I do not do use the technique part of the book every day. I do spend more time working in Bb, F, Eb, and Ab more than the others though. We will pass off several exercises in those keys in February/March, just before UIL.
1BAC are done daily. These REALLY help build tone. Once students are using consistent air we add having them watch their tuners to learn their own tendencies to be applied in music later. Yes there’s just tuning and equal temperament. We did just tuning. Didn’t do 3a this or last year but these are good, especially for brass, for moving between partials and having their lips and air ready for that, and of course tuning. Then we move on to the Sets. Great for slurring practice that we all know students love to cheat and tongue whenever they want. Sometimes they don’t even notice they’re doing it! Also good for tuning. At first they’ll sound like trash cans, but once they master the notes and movement, time to focus on tone, then intonation between skips and keeping all notes constant and even sounding, especially not “screaming” on the jfkejsr note of the slur. Woodwinds get scale and chromatic practice. In scales we practice the holy keys as previously mentioned. My group learns the major scale, scale and arpeggio for articulations, and scale patterns. I’d they’re doing very well we move on to the chord studies. Then chorales for balance, tuning, bopping to show them they’re not actually moving together. Throughout all of these exercises, tempo changes can be added in once mastered to get students used to WATCHING THE CONDUCTOR.

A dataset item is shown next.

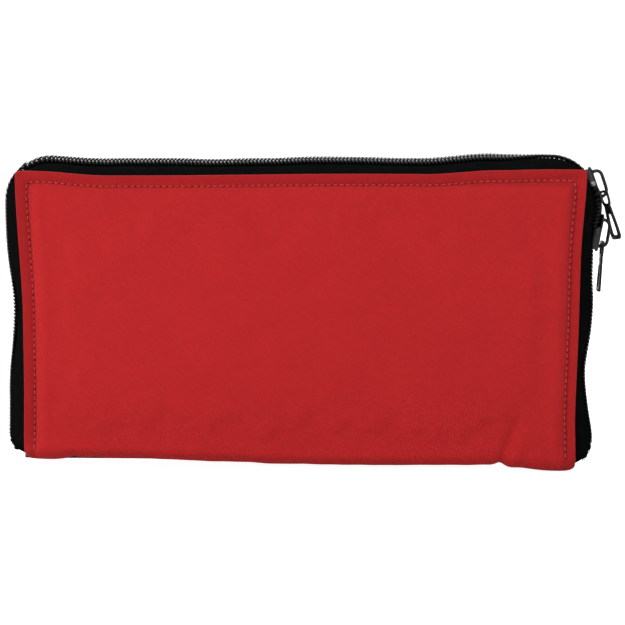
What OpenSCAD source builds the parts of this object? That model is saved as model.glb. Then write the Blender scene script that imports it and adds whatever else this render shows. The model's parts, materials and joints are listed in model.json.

I use the longs tones daily and I spend a lot of time addressing tone quality, speed of air, making sure the middle note has just as much energy as the surrounding note and then I apply those things to the chorales later on. If we have articulation/rhythm issues on a piece of music, I will play through some of the long tone exercises again (not in place of) with said rhythms/articulations in them. THe warm up sets can be varied with buzzing. For advanced players I have given them a WW book to play some of the scale/chromatic patterns. With the scale pages: the holy SR keys are done regularly and we eventually play through everything back to back to build endurance. I think the important thing is that everything you play has to have a purpose and your students need to understand that purpose. Too many students and teacher just go through the warm up without feedback or assessment. Ask students plenty of listening questions: who sounds different? how? what can they do to improve on that? Hope this helps.
Depending on the age I would use some of the lip slurs with a mixture of playing and buzzing from the brass and woodwinds being pitch centers, (during buzzing). Example - WW played 1235 while the brass buzzed 1 then played 345. If I had younger kids maybe only the first 2.
For more advanced lip slurs those would work in as the year progressed with a similar process to page 6.
We then would vary the exercises in the different keys depending on our goals. Early on we focused on Region scales. Later on we would target Sight-reading keys and the keys our music, (Fall, Christmas, UIL), and we would finish off the year with all of the remaining keys making sure we hit all of them every year.
When I had shorter classes we might do long tones, 1 set of lip slurs, and a few exercises in one key. When I had longer classes I could do more of the lip slurs and 2 or 3 keys worth of exercises.
We start with long tone exercises 1A and 1B almost every day. Earlier in the year when we're rebuilding embouchures from summer, we include F descending, 1C, 1D. Depending on the focus at the time, we might call attention to starting exactly in time, moving together, releasing together, balancing the ensemble, matching pitch, matching tone quality from one note to the next.
I haven't every gotten into the other long tone sets, but if you buy the conductor score it goes into detail about the reasons for the different long tone sets and what to focus on.
We move on from there to the warmup sets. Each one has lip slurs of increasing complexity and difficulty for the brass. Option 2 for woodwinds is an octave or overtone exercise. Option 3 for woodwinds is a chromatic exercise. In a normal year, we would spend a week or two really learning each warmup set, and then rotate through them for the rest of the year. I find that fresh material in the daily warmup keeps the kids from just going through the motions. Lots of opportunities to work on flexibility and range for brass, woodwinds can work on chromatic fingerings, make sure they know their enharmonics. Percussion should rotate between mallets and snare.
I usually do some of the "technical exercises" in at least 2 keys each day. We have a rotation of learning major scales that teaches all 12 major keys in the course of the year, so we do whatever the "key of the week" is, then usually some work in whatever key we're about to rehearse that day. When introducing a new key I'll start with the "mini scale and tonic arpeggio" exercise, then the major scale, then pattern 1. Top band gets into Pattern 2 and 3rds. 2nd band might, usually during contest season the "key of the week" gets dropped to focus on more immediate needs. 3rd band never gets to all 12 keys, honestly if they're really solid in the 4 sight-reading keys we're in good shape. I haven't messed with the chord study things. I've been thinking about incorporating more minor scales in common keys instead of all 12 majors (or maybe a 2 year rotation that hits all 12), but we haven't gotten there yet.
After all of this drill, most days we'll do a chorale of some sort, usually in the key we're going to rehearse. That might be from the Blue Book, or a chorale section of our concert music, the Bach chorale books, or I have some other resources I've picked up over the years. I try to keep the chorales fresh to keep the kids on their toes.